I have a problem with the present, I know. I have a problem. I wonder sometimes if this nostalgic malaise, if this love of things I have known might prove fatal.

That’s the danger, I guess, the danger in knowing, the danger in loving. It might kill you. How will you move on, how can you? You leave behind mysterious pink organs unknown to science. You leave behind honeycombs woven of fish scales shining in dust and draped in daisy chains of cracked coffee cups. You are a blue tile sunrise alive with yellow powder, sweet jasmine powder and lime green polyester, and purple vinyl shoes, too tight, and there again, it was almost fatal. Here comes the earth and here comes the quake and, less distantly, here comes the hot smoke of incense in my eye.

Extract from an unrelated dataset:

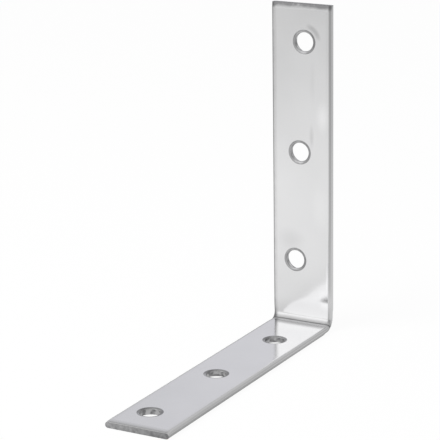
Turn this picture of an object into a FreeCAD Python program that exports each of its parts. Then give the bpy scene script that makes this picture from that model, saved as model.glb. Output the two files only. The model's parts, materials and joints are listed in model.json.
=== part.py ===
# Angle bracket. A flat steel strip with rolled, almost round long edges, sheared at both ends,
# punched with a slanting row of three holes in each leg and bent once to a right angle.
# It is one piece of metal. All sizes are in millimetres.
#
# Frame: X runs across the strip and Z is up. The foot lies on Z = 0 and reaches toward -Y from
# the upright. The origin is under the middle of the foot.

import FreeCAD, Part
import math
import os

Vector = FreeCAD.Vector

# The strip
upright_length = 100.0       # underside of the foot to the top end
foot_length = 100.0          # back of the upright to the front end
strip_width = 19.8
strip_thickness = 2.0
edge_radius = 0.9            # rolled long edges, a little short of a full round

# The bend
inner_bend_radius = 2.1
inside_draw_in = 0.15        # how far each side is pulled in, at the inside of the bend
outside_draw_in = 1.2        # and at the outside, where the metal stretches most
bend_reach = 3.0             # from the end of the bend to where the sides run straight again

# The punched holes. The punch enters from the shown side, so the rim there is drawn down into
# a smooth roll, and the metal breaks out a little wider at the back.
hole_radius = 2.86
hole_roll_run = 0.92         # width of the rolled rim
hole_roll_depth = 0.3
breakout_step = 0.45         # how much wider the hole is at the back
breakout_depth = 1.2
holes_in_row = 3

# The row in the upright
upright_first_hole = 21.35   # underside of the foot to the lowest hole
upright_last_margin = 11.26  # highest hole to the top end
upright_row_offset = -0.63   # middle of the row, across the strip
upright_row_slant = 1.6      # sideways step from one hole to the next, toward the end
upright_middle_shift = 0.05  # the middle hole's distance from even spacing, toward the end

# The row in the foot
foot_first_hole = 21.35      # back of the upright to the nearest hole
foot_last_margin = 10.84     # farthest hole to the front end
foot_row_offset = -0.84
foot_row_slant = -1.42
foot_middle_shift = -0.5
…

The things I’m in love with are legion. My god, I can’t count the colors and the herbs and the wrinkled petals of crepe, the chevroned grasshopper legs and the soul-chaffed wood and the eucalyptus smoke and the lines that anchor your eyes. What am I supposed to do with the wet wool and the snail slime and the thrilling underside of a displaced alley brick? I even love that hair on your coat from the cat I’ve never met, and how couldn’t I love you for it, and I haven't even met you but I love the bend of your teeth in your sudden smile and bark of a laugh. That’s the steel, the stone, the silly girders. My world and its slightly unconventional building code, its everlasting bricks. All tumbled in a heap.


So much for random thoughts from last fall. I want to look forward to Spring, but this year it feels like waking up before you've had enough sleep and you know you're going to be too fucking tired to do anything well. Anyway, we'll see.